Interview a bookkeeper by testing their grasp of double-entry bookkeeping, reconciliation, and accounts payable and receivable, plus their accuracy and discretion. Probe how they categorize transactions, catch discrepancies, and keep books clean for month-end and year-end close. Strong candidates are meticulous, methodical, and trustworthy, and can explain the accounting cycle and their software workflow clearly.
Run this as a practical accuracy-and-judgment interview, ideally with a short reconciliation or categorization exercise. Ask candidates to explain the accounting cycle in their own words and walk through how they handle a real reconciliation discrepancy. The strongest bookkeepers are precise, consistent, and honest about flagging errors, and they keep documentation organized enough that close is smooth and auditable.
Explain double-entry bookkeeping and walk me through how a single business expense flows through the books.
What to look for: Correctly shows debits and credits balancing, the right accounts affected, and understanding of how the entry rolls into the ledgers and financial statements.
Walk me through your bank and credit-card reconciliation process and what you do when it doesn't balance.
What to look for: Systematic matching of transactions, identifying timing differences, outstanding items, and errors, and a clear method to track down and resolve a discrepancy rather than forcing a balance.
How do you decide how to categorize an ambiguous transaction consistently?
What to look for: Applies a chart of accounts and consistent rules, references prior treatment, asks when unsure, and avoids miscategorizing to keep reports meaningful.
Describe how you manage accounts payable and receivable to keep cash flow healthy.
What to look for: Tracks due dates and aging, schedules payments to avoid late fees, follows up on collections, and prevents both missed payments and overdue receivables.
How do you set up and use accounting software like QuickBooks or Xero day to day?
What to look for: Comfort with the software's reconciliation, categorization, and reporting features, bank feeds, and keeping the file clean rather than just data entry.
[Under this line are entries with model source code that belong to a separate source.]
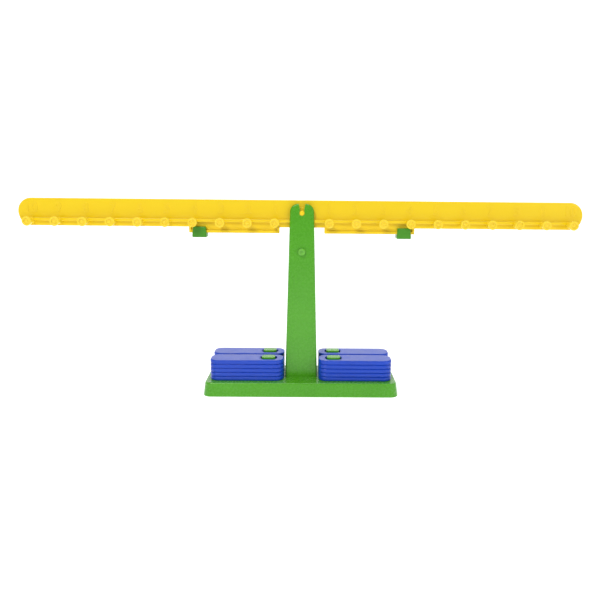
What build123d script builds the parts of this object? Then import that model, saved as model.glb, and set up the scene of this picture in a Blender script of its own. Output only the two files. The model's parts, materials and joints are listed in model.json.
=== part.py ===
from build123d import *

import math
import os

# Classroom number balance, in millimetres, standing on a table at z = 0.
# +X runs along the beam, +Y from front to back and +Z up. The origin is the middle of the foot.

# Weights: flat plates that hang on the pegs and are kept in stacks on the base
weight_length = 86.0
weight_width = 26.0
weight_thickness = 5.0
weight_corner = 9.5
weight_edge = 1.3
weights_per_stack = 5
eye_length = 19.0            # the eye that a peg or a storage post goes through
eye_width = 15.0
eye_corner = 5.0
eye_edge = 0.4
eye_end_wall = 8.3           # plastic between the eye and the end of the plate

# Base: a tray moulding, open underneath
base_height = 16.0
base_corner = 10.0
base_inset = 2.3             # how far the sides lean in by the top
base_top_round = 1.6
base_wall = 2.2
base_end_margin = 7.2        # from a stack's outer end to the foot's edge
base_side_margin = 9.75
base_rib_wall = 1.6
base_rib_lift = 1.5          # the ribs stop short of the table
base_rib_stations = (22.0, 56.0, 84.0)
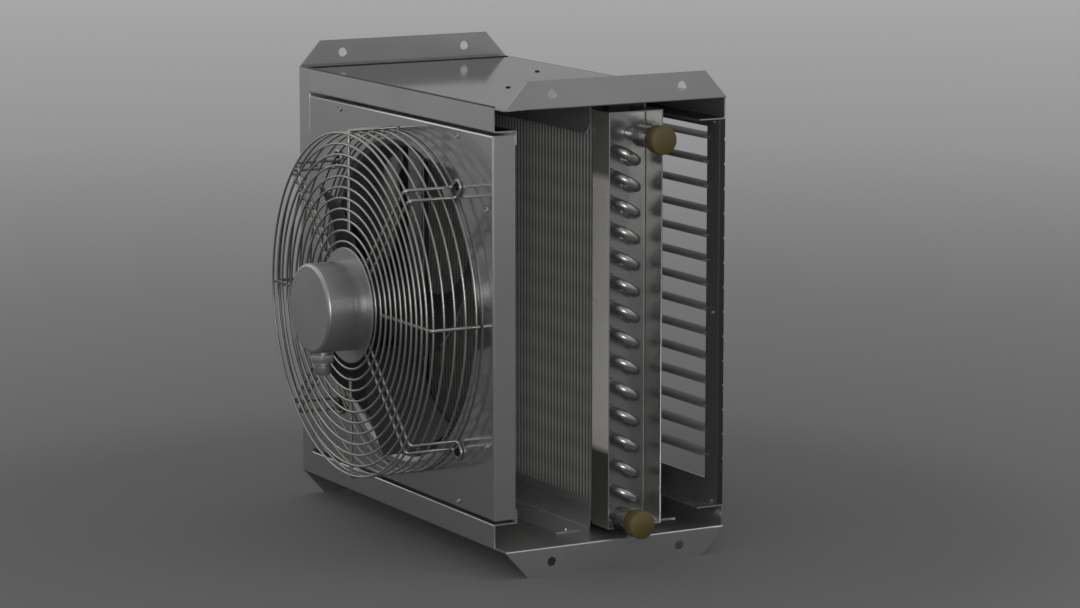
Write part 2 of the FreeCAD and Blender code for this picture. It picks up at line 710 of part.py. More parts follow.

What basic financial reports do you prepare for management or the accountant, and what do they tell you?
What to look for: Knows the profit and loss, balance sheet, and cash-flow basics, and can explain what a report reveals and how clean books make it reliable.
Tell me about a time you caught a discrepancy or error that others had missed.
What to look for: Shows attention to detail, a methodical check that surfaced it, and responsible escalation, demonstrating the instinct to flag rather than ignore.
Describe how you've kept books clean enough that month-end or year-end close went smoothly.
What to look for: Regular reconciliation, organized documentation, timely entries, and proactive cleanup so close isn't a scramble.
Tell me about a time you handled sensitive financial information. How did you protect confidentiality?
What to look for: Discretion, secure handling, and awareness of the trust the role carries, with no casual treatment of sensitive data.
Describe a period when you had a high volume of transactions to process accurately and on time.
What to look for: Organized workflow, batching, prioritization, and maintained accuracy under volume rather than letting errors creep in.
Have you ever found a process or filing system that was a mess? How did you fix it?
What to look for: Brings order to disorganized records, builds a consistent system, and reduces future risk of errors or lost documentation.
A reconciliation is off by a small amount you can't immediately find. How do you track it down?
What to look for: Systematically checks for transposition errors, duplicate or missing entries, timing differences, and rounding, rather than writing it off or plugging the difference.
You notice a recurring transaction that seems unusual or possibly unauthorized. What do you do?
What to look for: Investigates, documents, and escalates promptly to the right person, demonstrating integrity rather than silently adjusting or ignoring it.
A vendor invoice doesn't match the purchase or the amount expected. How do you handle it?
What to look for: Verifies against records, holds payment until resolved, communicates with the vendor or internal owner, and avoids paying an incorrect amount.
Management asks for a financial summary on short notice but the books aren't fully reconciled. What do you do?
What to look for: Communicates the limitation honestly, provides the best accurate view possible with caveats, and avoids presenting unreconciled numbers as final.
You're asked to support payroll and a discrepancy appears in someone's pay-related records. How do you proceed?
What to look for: Verifies the records carefully, treats it as sensitive and time-critical, escalates appropriately, and ensures accuracy before anything is finalized.
How do you work with an external accountant or auditor to make their job easier?
What to look for: Keeps organized, well-documented records, provides clear schedules and reconciliations, and responds promptly so close and audits go smoothly.
How do you explain a financial issue or report to a non-finance manager?
What to look for: Translates accounting into plain language, focuses on what matters to the manager, and avoids jargon without losing accuracy.
How do you handle pressure to categorize something in a way you believe is incorrect?
What to look for: Stands by accurate, compliant treatment, explains the reasoning, and escalates appropriately rather than bending the books.
How do you keep yourself organized and consistent across recurring bookkeeping tasks?
What to look for: Uses checklists, schedules, and consistent routines so reconciliation, entries, and documentation happen reliably and on time.